In the final coming all flesh will see the salvation of our God, and they will look on him whom they pierced.
 
Rome inherited a related six week version of Advent but prescribed readings to emphasise the anticipated Second Coming of Christ. In the late sixth century Pope Gregory I shortened Advent to four weeks, which is the version of Advent that was exported throughout the Christian West. What we have received from the tradition is a very rich expression of Advent that embraces a broad spectrum of these “comings”.  
Middle coming

The intermediate coming is a hidden one; in it only the elect see the Lord within their own selves, and they are saved. . . Because this coming lies between the other two, it is like a road on which we travel from the first coming to the last. In the first, Christ was our redemption; in the last, he will appear as our life; in this middle coming, he is our rest and consolation.
 
The birth of Jesus and the End Times are two dramatic events.
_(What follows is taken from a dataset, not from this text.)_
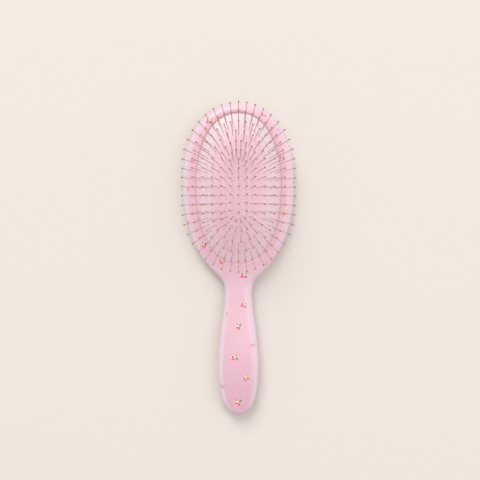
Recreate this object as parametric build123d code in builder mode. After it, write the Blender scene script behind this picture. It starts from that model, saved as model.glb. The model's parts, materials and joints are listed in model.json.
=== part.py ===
"""A cushioned vanity hairbrush, lying on its back with the bristles up.

Millimetres. +Z up, +Y towards the top of the head, -Y towards the end of the handle.
The origin is under the middle of the brush, on the plane that the back lies on.
"""

import math
import os

from build123d import *

# ---- driving dimensions -------------------------------------------------------------
LENGTH = 235.0  # the whole brush, top of the head to the end of the handle
HEAD_WIDTH = 83.8  # widest part of the head
HEAD_TOP = 63.2  # from the widest part of the head up to its top
NECK_WIDTH = 20.6
GRIP_WIDTH = 30.3

WALL = 2.2  # both housings
PARTING_Z = 6.2  # where the two housings meet
HEAD_Z = 13.0  # front face of the rim round the cushion
FRONT_ROUND = 6.0  # edge rounding of the front housing
BACK_ROUND = 5.4  # edge rounding of the back housing
SEAM_BREAK = 0.25  # small step that shows as the seam between the housings
TONGUE_IN = 0.8  # the tongue on the back housing, from the outside of the wall
TONGUE_THICK = 0.7
TONGUE_HIGH = 1.0
TONGUE_GAP = 0.1

PAD_HALF_WIDTH = 31.9
PAD_HALF_LENGTH = 56.1
PAD_POWER = 2.2  # the pad's outline is a slightly full oval
PAD_THICK = 1.6
PAD_RISE = 9.8  # height of the cushion's dome
DOME_POWER = 2.6  # how late the dome falls away towards its edge
PAD_FLANGE = 2.2  # how far the pad runs under the rim
PAD_SKIRT = 1.2  # the pad is thicker for this much inside its edge
LIP = 1.6  # thickness of the rim over the pad's flange
LIP_GAP = 0.3  # between the cushion and the rim
LIP_ROUND = 1.2

RING_THICK = 1.8  # clamp ring under the flange
RING_IN = -2.0  # the ring's inner edge, from the pad's outline
RING_OUT = 4.9
STAKE_OUT = 3.4  # heat stakes stand this far outside the pad's outline
STAKE_R = 0.7
STAKE_HEAD_R = 1.25
STAKE_HEAD = 0.8
STAKE_HEAD_TAPER = 25.0  # degrees
STAKE_ROOT = 0.6  # how far they start inside the rim
STAKE_GAP = 0.04
STAKES = 12
POST_OUT = 0.9  # posts in the back housing that hold the clamp ring up
POST_R = 1.5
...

Yet we live out our discipleship in the time and space between. As St. Bernard explains, the “middle coming” of Jesus is hidden; it takes place deep within each one of us as we progress along our spiritual journey. In stark contrast to the sensory overload we experience in commercial culture during this season, the liturgical character of Advent cultivates the stillness and quiet that enables us to experience Jesus as our rest and consolation in this middle coming. While we do well to remember our redemption by commemorating the birth of Jesus and to express our faith that Christ will come again, Advent invites us to prepare our spiritual lives and hearts to receive Jesus within ourselves.